AIM OF THE EXERCISE:
Reproduce the listing that follows with no differences at all.
---
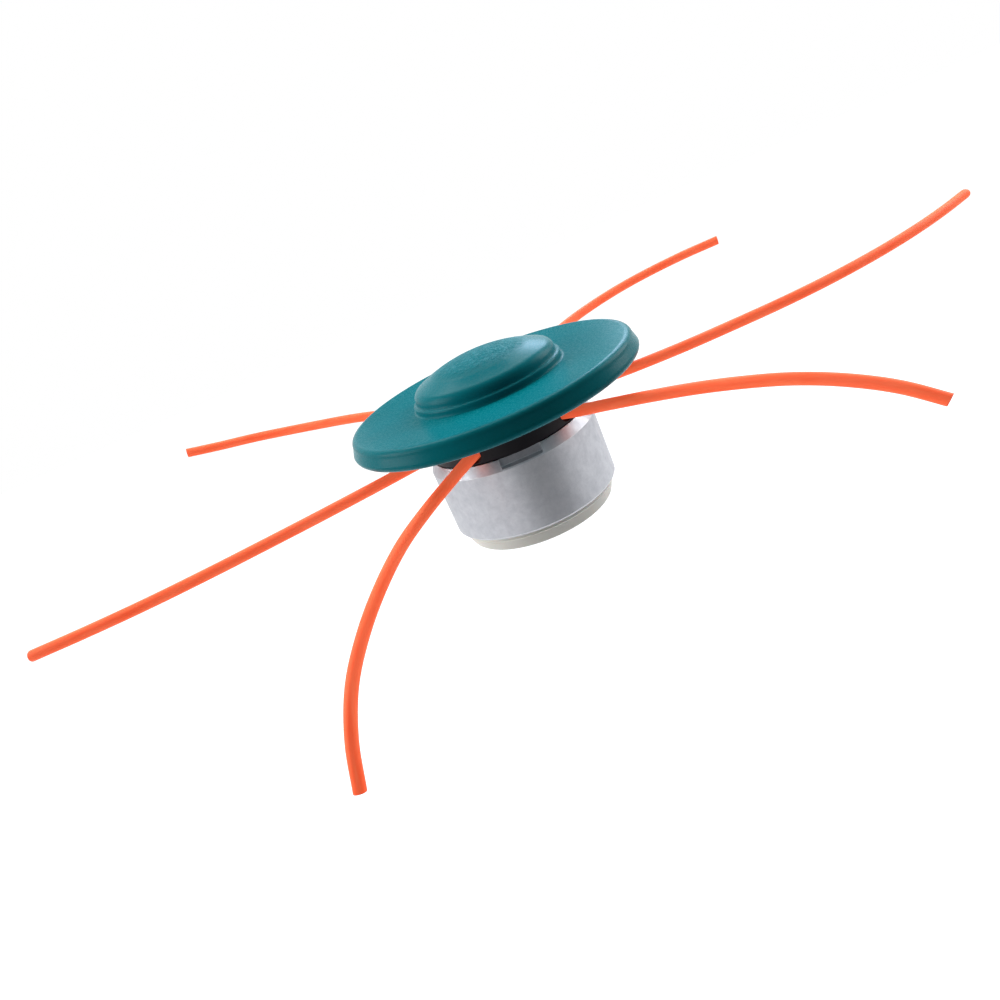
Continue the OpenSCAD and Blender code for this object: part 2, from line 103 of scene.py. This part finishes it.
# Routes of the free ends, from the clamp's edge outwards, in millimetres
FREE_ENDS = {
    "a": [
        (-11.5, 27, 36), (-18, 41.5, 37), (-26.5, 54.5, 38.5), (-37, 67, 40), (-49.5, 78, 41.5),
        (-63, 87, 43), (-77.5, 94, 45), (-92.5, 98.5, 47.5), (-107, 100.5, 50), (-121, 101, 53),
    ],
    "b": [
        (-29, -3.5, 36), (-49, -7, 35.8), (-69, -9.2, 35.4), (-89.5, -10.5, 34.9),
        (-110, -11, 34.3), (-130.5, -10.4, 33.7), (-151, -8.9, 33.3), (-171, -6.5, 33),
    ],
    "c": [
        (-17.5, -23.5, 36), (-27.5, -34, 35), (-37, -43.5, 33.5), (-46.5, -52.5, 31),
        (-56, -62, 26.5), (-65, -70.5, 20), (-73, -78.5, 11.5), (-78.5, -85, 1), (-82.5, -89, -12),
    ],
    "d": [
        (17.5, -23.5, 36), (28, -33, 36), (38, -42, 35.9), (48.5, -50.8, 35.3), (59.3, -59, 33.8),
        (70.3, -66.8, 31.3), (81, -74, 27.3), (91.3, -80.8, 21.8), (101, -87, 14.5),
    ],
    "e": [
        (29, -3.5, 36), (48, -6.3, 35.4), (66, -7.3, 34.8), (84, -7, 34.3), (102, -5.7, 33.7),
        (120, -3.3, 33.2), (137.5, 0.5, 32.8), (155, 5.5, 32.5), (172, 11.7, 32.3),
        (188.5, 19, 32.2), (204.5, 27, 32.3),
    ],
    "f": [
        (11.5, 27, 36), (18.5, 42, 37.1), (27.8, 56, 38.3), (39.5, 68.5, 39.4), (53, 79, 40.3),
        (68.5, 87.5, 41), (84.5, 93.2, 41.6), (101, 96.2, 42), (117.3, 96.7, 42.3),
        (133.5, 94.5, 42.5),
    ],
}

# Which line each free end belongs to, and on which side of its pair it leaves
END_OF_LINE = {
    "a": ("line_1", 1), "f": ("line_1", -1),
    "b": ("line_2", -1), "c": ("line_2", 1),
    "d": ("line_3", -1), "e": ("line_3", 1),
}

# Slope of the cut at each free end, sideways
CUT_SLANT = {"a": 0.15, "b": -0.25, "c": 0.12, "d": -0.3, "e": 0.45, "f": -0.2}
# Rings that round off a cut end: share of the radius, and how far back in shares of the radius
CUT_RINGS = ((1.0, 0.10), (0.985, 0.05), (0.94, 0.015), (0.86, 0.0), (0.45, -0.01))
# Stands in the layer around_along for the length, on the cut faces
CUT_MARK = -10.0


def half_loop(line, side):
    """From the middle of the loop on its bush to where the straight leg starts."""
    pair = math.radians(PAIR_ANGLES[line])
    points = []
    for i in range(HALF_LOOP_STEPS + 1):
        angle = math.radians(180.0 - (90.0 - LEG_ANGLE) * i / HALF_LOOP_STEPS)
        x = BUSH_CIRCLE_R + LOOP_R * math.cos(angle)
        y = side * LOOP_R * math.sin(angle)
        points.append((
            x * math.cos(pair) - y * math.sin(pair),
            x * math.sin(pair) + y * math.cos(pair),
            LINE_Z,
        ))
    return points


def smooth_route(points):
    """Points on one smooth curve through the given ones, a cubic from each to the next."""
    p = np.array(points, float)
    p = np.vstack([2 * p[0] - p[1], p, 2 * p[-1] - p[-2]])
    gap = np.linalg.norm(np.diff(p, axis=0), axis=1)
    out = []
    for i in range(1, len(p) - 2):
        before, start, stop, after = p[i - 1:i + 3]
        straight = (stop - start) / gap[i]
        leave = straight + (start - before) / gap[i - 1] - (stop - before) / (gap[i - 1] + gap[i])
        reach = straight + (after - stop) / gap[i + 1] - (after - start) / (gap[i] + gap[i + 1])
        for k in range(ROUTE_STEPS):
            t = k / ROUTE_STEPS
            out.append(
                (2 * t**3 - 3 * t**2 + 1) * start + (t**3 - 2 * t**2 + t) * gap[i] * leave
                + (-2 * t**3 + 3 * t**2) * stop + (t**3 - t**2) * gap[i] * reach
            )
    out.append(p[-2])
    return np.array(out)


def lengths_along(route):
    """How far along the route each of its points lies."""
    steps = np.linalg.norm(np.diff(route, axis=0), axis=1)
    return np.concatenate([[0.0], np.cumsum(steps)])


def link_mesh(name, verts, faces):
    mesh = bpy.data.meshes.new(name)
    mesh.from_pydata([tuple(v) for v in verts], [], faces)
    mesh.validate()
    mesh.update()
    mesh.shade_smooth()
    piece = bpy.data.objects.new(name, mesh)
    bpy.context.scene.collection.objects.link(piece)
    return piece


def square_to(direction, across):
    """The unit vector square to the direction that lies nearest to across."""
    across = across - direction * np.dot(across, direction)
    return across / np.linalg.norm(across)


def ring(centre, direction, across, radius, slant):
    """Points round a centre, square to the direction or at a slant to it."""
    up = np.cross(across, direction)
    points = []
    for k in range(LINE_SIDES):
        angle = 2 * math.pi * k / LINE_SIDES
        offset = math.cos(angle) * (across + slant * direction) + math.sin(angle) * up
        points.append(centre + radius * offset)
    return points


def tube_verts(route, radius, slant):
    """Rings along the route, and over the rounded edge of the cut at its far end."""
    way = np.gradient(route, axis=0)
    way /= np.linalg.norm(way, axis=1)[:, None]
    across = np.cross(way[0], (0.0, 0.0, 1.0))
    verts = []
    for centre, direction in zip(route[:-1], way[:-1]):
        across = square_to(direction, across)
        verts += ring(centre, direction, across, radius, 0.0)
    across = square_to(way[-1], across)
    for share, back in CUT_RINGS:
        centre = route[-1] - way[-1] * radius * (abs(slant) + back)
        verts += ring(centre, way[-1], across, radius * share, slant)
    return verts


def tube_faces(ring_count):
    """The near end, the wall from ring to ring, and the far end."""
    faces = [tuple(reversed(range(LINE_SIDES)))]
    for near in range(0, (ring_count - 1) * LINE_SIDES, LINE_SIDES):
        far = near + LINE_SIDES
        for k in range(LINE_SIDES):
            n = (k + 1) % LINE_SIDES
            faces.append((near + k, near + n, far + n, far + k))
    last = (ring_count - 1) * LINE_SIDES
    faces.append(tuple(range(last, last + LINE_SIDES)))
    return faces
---
TASK OUTPUT:
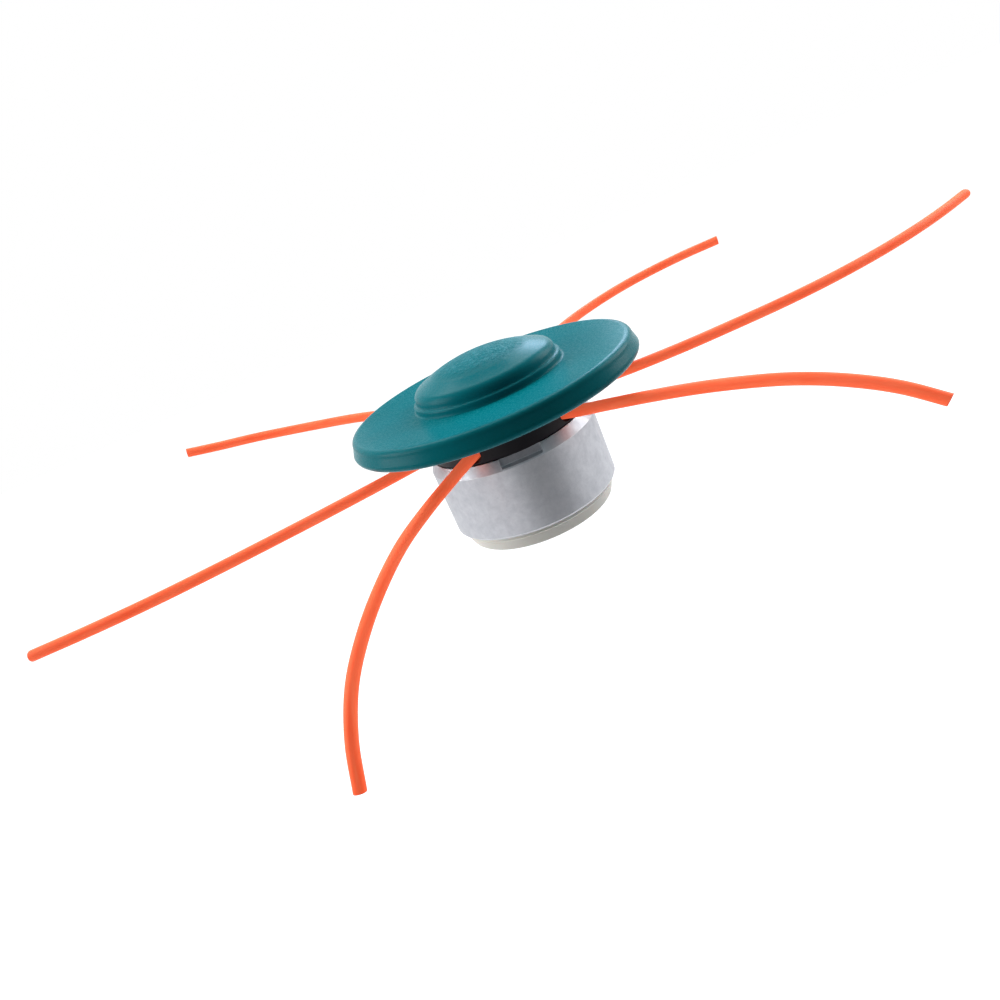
Continue the OpenSCAD and Blender code for this object: part 2, from line 103 of scene.py. This part finishes it.
# Routes of the free ends, from the clamp's edge outwards, in millimetres
FREE_ENDS = {
    "a": [
        (-11.5, 27, 36), (-18, 41.5, 37), (-26.5, 54.5, 38.5), (-37, 67, 40), (-49.5, 78, 41.5),
        (-63, 87, 43), (-77.5, 94, 45), (-92.5, 98.5, 47.5), (-107, 100.5, 50), (-121, 101, 53),
    ],
    "b": [
        (-29, -3.5, 36), (-49, -7, 35.8), (-69, -9.2, 35.4), (-89.5, -10.5, 34.9),
        (-110, -11, 34.3), (-130.5, -10.4, 33.7), (-151, -8.9, 33.3), (-171, -6.5, 33),
    ],
    "c": [
        (-17.5, -23.5, 36), (-27.5, -34, 35), (-37, -43.5, 33.5), (-46.5, -52.5, 31),
        (-56, -62, 26.5), (-65, -70.5, 20), (-73, -78.5, 11.5), (-78.5, -85, 1), (-82.5, -89, -12),
    ],
    "d": [
        (17.5, -23.5, 36), (28, -33, 36), (38, -42, 35.9), (48.5, -50.8, 35.3), (59.3, -59, 33.8),
        (70.3, -66.8, 31.3), (81, -74, 27.3), (91.3, -80.8, 21.8), (101, -87, 14.5),
    ],
    "e": [
        (29, -3.5, 36), (48, -6.3, 35.4), (66, -7.3, 34.8), (84, -7, 34.3), (102, -5.7, 33.7),
        (120, -3.3, 33.2), (137.5, 0.5, 32.8), (155, 5.5, 32.5), (172, 11.7, 32.3),
        (188.5, 19, 32.2), (204.5, 27, 32.3),
    ],
    "f": [
        (11.5, 27, 36), (18.5, 42, 37.1), (27.8, 56, 38.3), (39.5, 68.5, 39.4), (53, 79, 40.3),
        (68.5, 87.5, 41), (84.5, 93.2, 41.6), (101, 96.2, 42), (117.3, 96.7, 42.3),
        (133.5, 94.5, 42.5),
    ],
}

# Which line each free end belongs to, and on which side of its pair it leaves
END_OF_LINE = {
    "a": ("line_1", 1), "f": ("line_1", -1),
    "b": ("line_2", -1), "c": ("line_2", 1),
    "d": ("line_3", -1), "e": ("line_3", 1),
}

# Slope of the cut at each free end, sideways
CUT_SLANT = {"a": 0.15, "b": -0.25, "c": 0.12, "d": -0.3, "e": 0.45, "f": -0.2}
# Rings that round off a cut end: share of the radius, and how far back in shares of the radius
CUT_RINGS = ((1.0, 0.10), (0.985, 0.05), (0.94, 0.015), (0.86, 0.0), (0.45, -0.01))
# Stands in the layer around_along for the length, on the cut faces
CUT_MARK = -10.0


def half_loop(line, side):
    """From the middle of the loop on its bush to where the straight leg starts."""
    pair = math.radians(PAIR_ANGLES[line])
    points = []
    for i in range(HALF_LOOP_STEPS + 1):
        angle = math.radians(180.0 - (90.0 - LEG_ANGLE) * i / HALF_LOOP_STEPS)
        x = BUSH_CIRCLE_R + LOOP_R * math.cos(angle)
        y = side * LOOP_R * math.sin(angle)
        points.append((
            x * math.cos(pair) - y * math.sin(pair),
            x * math.sin(pair) + y * math.cos(pair),
            LINE_Z,
        ))
    return points


def smooth_route(points):
    """Points on one smooth curve through the given ones, a cubic from each to the next."""
    p = np.array(points, float)
    p = np.vstack([2 * p[0] - p[1], p, 2 * p[-1] - p[-2]])
    gap = np.linalg.norm(np.diff(p, axis=0), axis=1)
    out = []
    for i in range(1, len(p) - 2):
        before, start, stop, after = p[i - 1:i + 3]
        straight = (stop - start) / gap[i]
        leave = straight + (start - before) / gap[i - 1] - (stop - before) / (gap[i - 1] + gap[i])
        reach = straight + (after - stop) / gap[i + 1] - (after - start) / (gap[i] + gap[i + 1])
        for k in range(ROUTE_STEPS):
            t = k / ROUTE_STEPS
            out.append(
                (2 * t**3 - 3 * t**2 + 1) * start + (t**3 - 2 * t**2 + t) * gap[i] * leave
                + (-2 * t**3 + 3 * t**2) * stop + (t**3 - t**2) * gap[i] * reach
            )
    out.append(p[-2])
    return np.array(out)


def lengths_along(route):
    """How far along the route each of its points lies."""
    steps = np.linalg.norm(np.diff(route, axis=0), axis=1)
    return np.concatenate([[0.0], np.cumsum(steps)])


def link_mesh(name, verts, faces):
    mesh = bpy.data.meshes.new(name)
    mesh.from_pydata([tuple(v) for v in verts], [], faces)
    mesh.validate()
    mesh.update()
    mesh.shade_smooth()
    piece = bpy.data.objects.new(name, mesh)
    bpy.context.scene.collection.objects.link(piece)
    return piece


def square_to(direction, across):
    """The unit vector square to the direction that lies nearest to across."""
    across = across - direction * np.dot(across, direction)
    return across / np.linalg.norm(across)


def ring(centre, direction, across, radius, slant):
    """Points round a centre, square to the direction or at a slant to it."""
    up = np.cross(across, direction)
    points = []
    for k in range(LINE_SIDES):
        angle = 2 * math.pi * k / LINE_SIDES
        offset = math.cos(angle) * (across + slant * direction) + math.sin(angle) * up
        points.append(centre + radius * offset)
    return points


def tube_verts(route, radius, slant):
    """Rings along the route, and over the rounded edge of the cut at its far end."""
    way = np.gradient(route, axis=0)
    way /= np.linalg.norm(way, axis=1)[:, None]
    across = np.cross(way[0], (0.0, 0.0, 1.0))
    verts = []
    for centre, direction in zip(route[:-1], way[:-1]):
        across = square_to(direction, across)
        verts += ring(centre, direction, across, radius, 0.0)
    across = square_to(way[-1], across)
    for share, back in CUT_RINGS:
        centre = route[-1] - way[-1] * radius * (abs(slant) + back)
        verts += ring(centre, way[-1], across, radius * share, slant)
    return verts


def tube_faces(ring_count):
    """The near end, the wall from ring to ring, and the far end."""
    faces = [tuple(reversed(range(LINE_SIDES)))]
    for near in range(0, (ring_count - 1) * LINE_SIDES, LINE_SIDES):
        far = near + LINE_SIDES
        for k in range(LINE_SIDES):
            n = (k + 1) % LINE_SIDES
            faces.append((near + k, near + n, far + n, far + k))
    last = (ring_count - 1) * LINE_SIDES
    faces.append(tuple(range(last, last + LINE_SIDES)))
    return faces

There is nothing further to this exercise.